It is full of shadows, depths, spaces with a presence and a texture. Against these, between these, through these spaces the formations stand clumped or alone, strange and wonderful and misshapen. The skill of the lighting picks out the speleothems: tiny and delicate twigs and antlers, the fragile and luminous curtains, the massive and awe-inspiring flows. Above them all arches the roof, itself a thing of wonder, a broken and shifting mass of banded limestone that hides mystery in its fractures and faultlines.
It is much about the spaces of darkness as the wondrous formations of calcite dropped and bubbled and crystallised and soda-strawed by water laden with minerals and pigments that has worked its tortuous ways through the limestone to create. It is still creating.
I just wanted to sit there and stare. Drink in. Feel. Something shifts inside of you in places like this.
I still remember the excitement when the knowledge of these caves was made public — 1988, and I was just a kid. We’d only ever seen the fake (but very impressive) caves at the Desert Museum, and trying to imagine something magnitudes bigger, more wonderful, more beautiful…I stretched high and wide to do it.
I failed, but not for lack of trying.
Even then mum had impressed upon us the wonderful gift that Kartchener Caverns were, how important it was that they get it right, that they protect such a thing of wonder and age still living and growing. The story of how they had been discovered and that secret kept hidden, protected for fourteen years as the cavers Tenen and Tufts and the Kartchners tried to figure out how they could be protected — well that story always wrapped those caves around like a blanket, and gave their fabled wonder even more strength. Even that young we knew that people ruin things like that if you do not protect them. When the waiting list stretched to years for entry once it finally opened to the public, I think I nodded, unsurprised. It was expensive. Not for folks like us. I was still glad they were protecting it though.
Fifteen more years of exploring all over Southern Arizona and I still had never been.
We went today, and they were more beautiful than I had imagined. Bigger and stranger and more wonderful.
Even now, the theme of stewardship, of these caves as something that belongs to the people and need to be cared for by us so that they can still be there for our children and grandchildren is what is emphasised most. It made me happy, I wish we had more talk like this.
We were in the Big Room. Words fail, as do pictures, to give you any sense of what it is like to stand there


Pictures flatten it out somehow, remove that echoing sense of vast enclosed space. Remove some of the awe. Remove the warmth and the humidity and the smell of rock breathing. Still, it was torture not to be able to take pictures or just sit there and stare, try and drink all of it in. Other people deserve a turn here though, and the tours are always full.
What surprised me most were the formations, these wonderful rippled sheets I had never seen before:

Helictites, ‘eccentric’ stalactites that have defied gravity, twisted and turned and curled upon themselves.
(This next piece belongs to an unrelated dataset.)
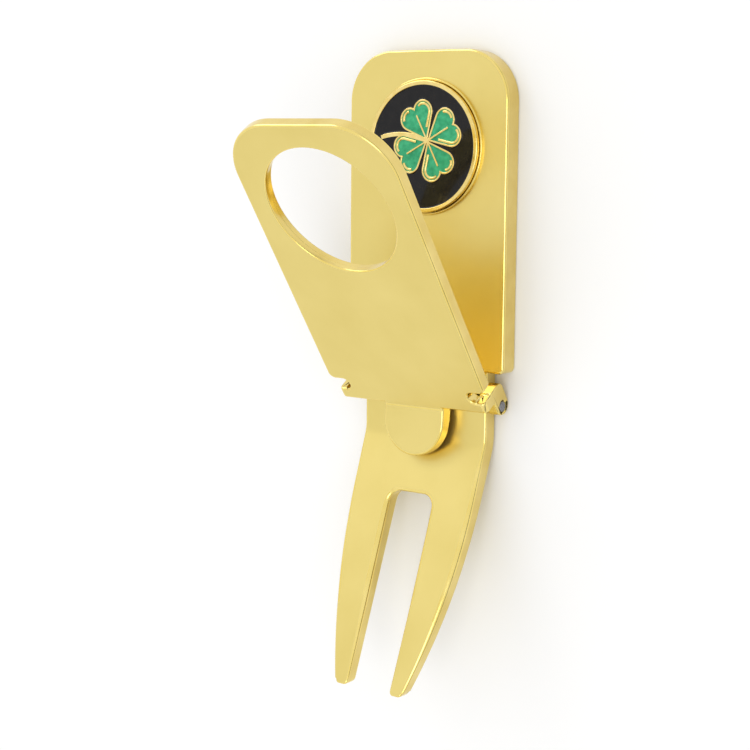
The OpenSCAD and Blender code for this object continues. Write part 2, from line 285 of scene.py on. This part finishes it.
def steel(name, low, high, rough_low, rough_high, scale):
    """Drawn or plated steel with fine lengthways marks."""
    material, nodes, links, shader = new_material(name)
    marks = noise(nodes, links, scale, detail=3, stretch=(0.15, 1.0, 1.0))
    tone = ramp(nodes, links, marks, low, high)
    links.new(tone.outputs["Color"], shader.inputs["Base Color"])
    rough = spread(nodes, links, marks, rough_low, rough_high)
    links.new(rough.outputs["Result"], shader.inputs["Roughness"])
    add_bump(nodes, links, shader, marks, 0.005, 0.3)
    shader.inputs["Metallic"].default_value = 1.0
    return material


def pale_floor():
    """A plain, nearly white floor."""
    material, nodes, links, shader = new_material("pale_floor")
    cloud = noise(nodes, links, 3, detail=2)
    tone = ramp(nodes, links, cloud, (0.88, 0.88, 0.88), (0.9, 0.9, 0.9))
    links.new(tone.outputs["Color"], shader.inputs["Base Color"])
    shader.inputs["Roughness"].default_value = 0.9
    return material


SATIN = satin_gold()
POLISHED = polished_gold("polished_gold", (0.82, 0.64, 0.18), (0.90, 0.73, 0.26))
# The side walls get the polished gold made darker: painted shade, since the plating there is the same
# gold.
SHADED_SIDE = polished_gold("shaded_side_gold", (0.72, 0.55, 0.17), (0.82, 0.66, 0.25))
LINE = line_gold()
BLACK = enamel("black_enamel", (0.004, 0.004, 0.005), (0.009, 0.008, 0.008), 0.012)
GREEN = enamel("green_enamel", (0.02, 0.30, 0.13), (0.06, 0.48, 0.23), 0.03)
PIN_STEEL = steel("pin_steel", (0.18, 0.18, 0.19), (0.32, 0.32, 0.34), 0.22, 0.34, 2500)
SPRING_STEEL = steel("spring_steel", (0.52, 0.53, 0.55), (0.68, 0.69, 0.7), 0.16, 0.26, 2500)
MAGNET_METAL = steel("magnet_metal", (0.42, 0.43, 0.45), (0.56, 0.57, 0.58), 0.18, 0.32, 1200)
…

Fried egg formations, formed of crystal so that light shines through them. 1-centimeter crenellations ridging and rippling up and down certain formations as they do in caves all around the world, and no one knows why (how much do I love the unknown, the undiscovered, the still-waiting and still-inexplicable). Lips and ledges and wonders of all kinds.


From April to October this room is a nursery for myotis bats and we yield it to them for the summer — that was perhaps one of my favourite facts. We will be back to see the Throne Room and Rotunda, but I wouldn’t mind making this a yearly pilgrimage.